▸ Written request: Find the word "object" in the data. Return every line where it appears.

▸ Material shown:
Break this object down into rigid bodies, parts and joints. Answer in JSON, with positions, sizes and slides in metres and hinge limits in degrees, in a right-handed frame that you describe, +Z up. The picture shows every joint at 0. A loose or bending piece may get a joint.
---
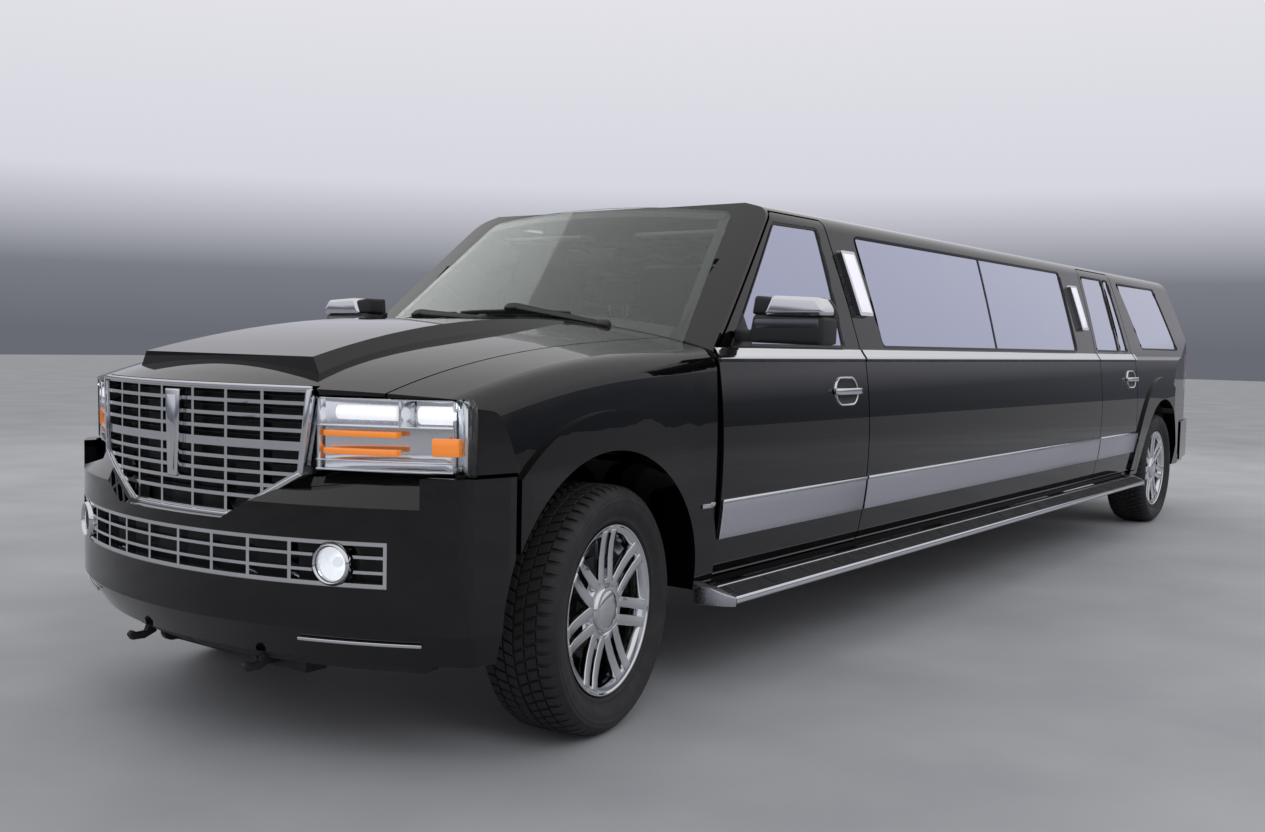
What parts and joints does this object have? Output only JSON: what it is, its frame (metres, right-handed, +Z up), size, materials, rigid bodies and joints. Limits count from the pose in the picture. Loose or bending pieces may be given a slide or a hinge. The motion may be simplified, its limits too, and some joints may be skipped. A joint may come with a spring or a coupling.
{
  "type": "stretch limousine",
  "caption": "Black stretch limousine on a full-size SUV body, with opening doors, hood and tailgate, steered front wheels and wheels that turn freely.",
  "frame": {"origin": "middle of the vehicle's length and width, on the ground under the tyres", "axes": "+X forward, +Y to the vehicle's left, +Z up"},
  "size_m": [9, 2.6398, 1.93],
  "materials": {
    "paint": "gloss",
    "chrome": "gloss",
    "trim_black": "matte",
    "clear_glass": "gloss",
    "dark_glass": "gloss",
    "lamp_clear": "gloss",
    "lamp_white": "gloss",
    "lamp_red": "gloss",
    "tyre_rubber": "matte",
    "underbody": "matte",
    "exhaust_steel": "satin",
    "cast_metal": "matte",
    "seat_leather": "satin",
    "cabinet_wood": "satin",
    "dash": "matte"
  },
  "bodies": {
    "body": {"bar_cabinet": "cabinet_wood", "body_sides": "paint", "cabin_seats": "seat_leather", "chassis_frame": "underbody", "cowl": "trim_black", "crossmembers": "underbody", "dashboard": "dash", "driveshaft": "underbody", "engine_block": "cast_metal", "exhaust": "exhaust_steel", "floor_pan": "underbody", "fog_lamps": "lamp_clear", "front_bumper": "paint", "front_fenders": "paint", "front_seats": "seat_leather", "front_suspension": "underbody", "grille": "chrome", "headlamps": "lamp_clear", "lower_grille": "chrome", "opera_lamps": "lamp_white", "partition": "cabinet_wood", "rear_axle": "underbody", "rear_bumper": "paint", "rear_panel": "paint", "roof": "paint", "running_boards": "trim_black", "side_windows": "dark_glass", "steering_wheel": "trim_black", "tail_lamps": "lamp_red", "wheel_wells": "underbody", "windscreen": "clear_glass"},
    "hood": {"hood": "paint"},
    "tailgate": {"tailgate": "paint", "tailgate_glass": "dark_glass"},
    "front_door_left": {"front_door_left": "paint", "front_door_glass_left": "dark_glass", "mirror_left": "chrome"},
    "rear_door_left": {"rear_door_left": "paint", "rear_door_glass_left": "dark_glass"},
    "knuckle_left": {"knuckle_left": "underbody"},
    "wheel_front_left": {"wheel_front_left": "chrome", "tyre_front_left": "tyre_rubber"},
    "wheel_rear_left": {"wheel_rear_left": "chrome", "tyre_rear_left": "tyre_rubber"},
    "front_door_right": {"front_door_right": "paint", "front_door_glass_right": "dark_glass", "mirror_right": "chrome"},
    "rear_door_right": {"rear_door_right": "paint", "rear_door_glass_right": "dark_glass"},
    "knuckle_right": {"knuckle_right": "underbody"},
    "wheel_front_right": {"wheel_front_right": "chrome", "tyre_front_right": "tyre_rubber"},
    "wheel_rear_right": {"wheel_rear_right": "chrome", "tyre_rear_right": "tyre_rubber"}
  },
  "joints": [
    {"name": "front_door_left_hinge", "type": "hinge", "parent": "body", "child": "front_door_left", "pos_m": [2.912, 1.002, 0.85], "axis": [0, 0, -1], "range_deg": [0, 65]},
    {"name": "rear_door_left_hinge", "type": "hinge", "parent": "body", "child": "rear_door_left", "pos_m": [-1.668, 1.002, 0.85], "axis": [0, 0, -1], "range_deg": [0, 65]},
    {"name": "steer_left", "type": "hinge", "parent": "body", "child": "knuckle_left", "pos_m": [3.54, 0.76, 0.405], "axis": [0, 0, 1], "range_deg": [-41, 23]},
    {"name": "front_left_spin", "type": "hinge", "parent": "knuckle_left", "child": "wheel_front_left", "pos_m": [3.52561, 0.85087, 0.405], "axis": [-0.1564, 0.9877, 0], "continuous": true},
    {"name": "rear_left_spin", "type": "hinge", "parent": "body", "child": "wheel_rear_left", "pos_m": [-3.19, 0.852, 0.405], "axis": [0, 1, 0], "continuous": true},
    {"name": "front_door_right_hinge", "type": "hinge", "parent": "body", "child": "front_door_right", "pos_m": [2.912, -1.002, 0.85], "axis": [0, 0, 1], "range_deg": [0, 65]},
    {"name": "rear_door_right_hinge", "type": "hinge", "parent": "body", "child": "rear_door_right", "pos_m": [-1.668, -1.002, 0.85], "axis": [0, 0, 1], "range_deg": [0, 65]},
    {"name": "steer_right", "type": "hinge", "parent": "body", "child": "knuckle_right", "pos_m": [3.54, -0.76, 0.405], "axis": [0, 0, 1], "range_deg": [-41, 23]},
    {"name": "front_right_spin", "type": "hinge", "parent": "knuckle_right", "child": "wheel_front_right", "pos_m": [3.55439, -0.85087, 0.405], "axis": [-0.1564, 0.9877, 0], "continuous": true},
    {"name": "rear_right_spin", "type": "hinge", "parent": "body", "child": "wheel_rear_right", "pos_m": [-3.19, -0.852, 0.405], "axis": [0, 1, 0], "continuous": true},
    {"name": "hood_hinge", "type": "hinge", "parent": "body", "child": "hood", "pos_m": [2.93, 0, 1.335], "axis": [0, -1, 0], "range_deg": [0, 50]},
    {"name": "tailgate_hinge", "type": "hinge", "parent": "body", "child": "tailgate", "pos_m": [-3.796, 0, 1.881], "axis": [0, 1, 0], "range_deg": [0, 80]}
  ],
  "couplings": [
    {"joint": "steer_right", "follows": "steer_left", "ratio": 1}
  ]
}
==
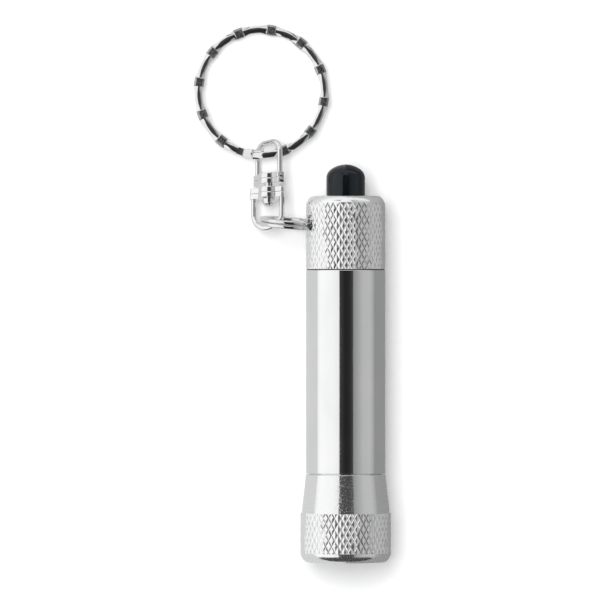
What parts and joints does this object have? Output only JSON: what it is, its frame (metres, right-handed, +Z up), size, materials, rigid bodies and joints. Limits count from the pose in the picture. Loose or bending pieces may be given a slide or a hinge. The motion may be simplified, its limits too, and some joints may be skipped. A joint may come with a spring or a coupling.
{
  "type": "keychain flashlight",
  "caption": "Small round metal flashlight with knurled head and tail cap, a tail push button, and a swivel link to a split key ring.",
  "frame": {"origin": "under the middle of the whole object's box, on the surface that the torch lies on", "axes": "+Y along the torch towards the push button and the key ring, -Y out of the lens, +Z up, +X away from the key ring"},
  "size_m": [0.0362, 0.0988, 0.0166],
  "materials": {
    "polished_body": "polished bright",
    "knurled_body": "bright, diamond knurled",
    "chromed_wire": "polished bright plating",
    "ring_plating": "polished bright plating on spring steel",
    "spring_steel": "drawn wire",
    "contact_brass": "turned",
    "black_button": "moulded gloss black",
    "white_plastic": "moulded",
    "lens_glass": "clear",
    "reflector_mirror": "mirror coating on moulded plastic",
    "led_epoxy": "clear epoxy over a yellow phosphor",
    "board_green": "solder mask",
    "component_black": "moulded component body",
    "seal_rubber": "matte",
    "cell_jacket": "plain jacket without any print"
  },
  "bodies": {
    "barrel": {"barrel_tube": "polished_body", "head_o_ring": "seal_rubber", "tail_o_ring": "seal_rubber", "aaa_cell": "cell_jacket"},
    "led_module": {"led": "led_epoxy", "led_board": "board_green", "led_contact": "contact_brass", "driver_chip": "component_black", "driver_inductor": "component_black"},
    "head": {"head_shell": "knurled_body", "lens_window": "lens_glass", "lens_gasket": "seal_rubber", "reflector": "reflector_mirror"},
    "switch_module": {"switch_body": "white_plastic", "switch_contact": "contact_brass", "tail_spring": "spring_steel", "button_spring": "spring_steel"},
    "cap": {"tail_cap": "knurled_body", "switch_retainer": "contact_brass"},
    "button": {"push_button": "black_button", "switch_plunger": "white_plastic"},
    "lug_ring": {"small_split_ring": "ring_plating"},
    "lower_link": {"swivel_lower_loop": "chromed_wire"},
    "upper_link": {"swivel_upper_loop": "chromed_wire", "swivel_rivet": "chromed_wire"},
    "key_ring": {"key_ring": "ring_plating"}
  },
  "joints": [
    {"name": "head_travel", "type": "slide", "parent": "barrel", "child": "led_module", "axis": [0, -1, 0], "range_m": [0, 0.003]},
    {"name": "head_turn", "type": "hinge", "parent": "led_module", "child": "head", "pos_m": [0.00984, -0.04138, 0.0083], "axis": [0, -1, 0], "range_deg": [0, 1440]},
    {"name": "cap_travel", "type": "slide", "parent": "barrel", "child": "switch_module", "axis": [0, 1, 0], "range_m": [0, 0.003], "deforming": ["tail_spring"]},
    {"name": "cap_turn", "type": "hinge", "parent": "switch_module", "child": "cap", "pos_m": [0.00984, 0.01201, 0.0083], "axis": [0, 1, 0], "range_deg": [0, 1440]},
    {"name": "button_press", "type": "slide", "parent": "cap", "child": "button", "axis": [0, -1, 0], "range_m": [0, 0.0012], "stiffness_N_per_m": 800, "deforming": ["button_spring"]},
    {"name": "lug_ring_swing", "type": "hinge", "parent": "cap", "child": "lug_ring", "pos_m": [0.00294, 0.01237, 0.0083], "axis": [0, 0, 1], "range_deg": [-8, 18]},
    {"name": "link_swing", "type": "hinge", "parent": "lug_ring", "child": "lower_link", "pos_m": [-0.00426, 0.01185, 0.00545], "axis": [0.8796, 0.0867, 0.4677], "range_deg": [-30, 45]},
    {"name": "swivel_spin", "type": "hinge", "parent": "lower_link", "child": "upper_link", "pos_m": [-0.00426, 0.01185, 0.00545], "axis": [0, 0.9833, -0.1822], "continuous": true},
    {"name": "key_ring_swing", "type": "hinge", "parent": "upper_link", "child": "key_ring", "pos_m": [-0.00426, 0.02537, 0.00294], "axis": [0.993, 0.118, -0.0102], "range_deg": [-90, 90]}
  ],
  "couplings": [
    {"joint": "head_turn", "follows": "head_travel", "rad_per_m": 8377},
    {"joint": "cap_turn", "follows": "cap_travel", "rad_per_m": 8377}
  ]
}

▸ Finished exercise:
Break this object down into rigid bodies, parts and joints. Answer in JSON, with positions, sizes and slides in metres and hinge limits in degrees, in a right-handed frame that you describe, +Z up. The picture shows every joint at 0. A loose or bending piece may get a joint.
What parts and joints does this object have? Output only JSON: what it is, its frame (metres, right-handed, +Z up), size, materials, rigid bodies and joints. Limits count from the pose in the picture. Loose or bending pieces may be given a slide or a hinge. The motion may be simplified, its limits too, and some joints may be skipped. A joint may come with a spring or a coupling.
What parts and joints does this object have? Output only JSON: what it is, its frame (metres, right-handed, +Z up), size, materials, rigid bodies and joints. Limits count from the pose in the picture. Loose or bending pieces may be given a slide or a hinge. The motion may be simplified, its limits too, and some joints may be skipped. A joint may come with a spring or a coupling.
  "frame": {"origin": "under the middle of the whole object's box, on the surface that the torch lies on", "axes": "+Y along the torch towards the push button and the key ring, -Y out of the lens, +Z up, +X away from the key ring"},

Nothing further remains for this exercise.